Regrettably, my mother passed away just seven months after our conversation, so I will never get to ask her what it was like being a Black woman safeguarding top military secrets during World War II. She obviously took her oath very seriously and carried those secrets to her grave.
My mother was among several African American women who assumed essential positions vacated by men who had enlisted in the armed forces. The U.S. government depended on the invaluable contributions of more than a half-million “Black Rosies,” a name derived from the World War II icon “Rosie the Riveter” recognized by her red bandana. Often overlooked, these heroic women of color labored in shipyards, farms, railroads, factories, administrative offices, and non-combat military units to uphold democracy. Details about my mother's wartime role remain a mystery, without even a job description in her personnel file to shed light on her duties. I am left to speculate about the top-secret documents that may have crossed her desk and the national security responsibilities she may have upheld.

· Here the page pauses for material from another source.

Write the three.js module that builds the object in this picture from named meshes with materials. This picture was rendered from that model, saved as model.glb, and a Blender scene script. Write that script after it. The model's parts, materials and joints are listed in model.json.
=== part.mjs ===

Regrettably, my mother passed away just seven months after our conversation, so I will never get to ask her what it was like being a Black woman safeguarding top military secrets during World War II. She obviously took her oath very seriously and carried those secrets to her grave. Being a member of the Greatest Generation, she might have taken her sacrifice and service for granted, not regarding them as something particularly exceptional or noteworthy. Much like my mother, her generation invested in war bonds, rationed food, and planted victory gardens as part of their patriotic duty. In contrast, today’s concept of patriotism is more diverse and frequently divided based on personal beliefs, familiar history, or generational experiences.
Nevertheless, thanks to genealogy research, I unearthed priceless details about my parents’ lives. This Veterans Day, I will remember both of my parents’ contributions to the nation. Learning about their experiences as an African American couple during the 1940s has given me a greater appreciation for their strength and tenacity despite the challenges of war and segregation.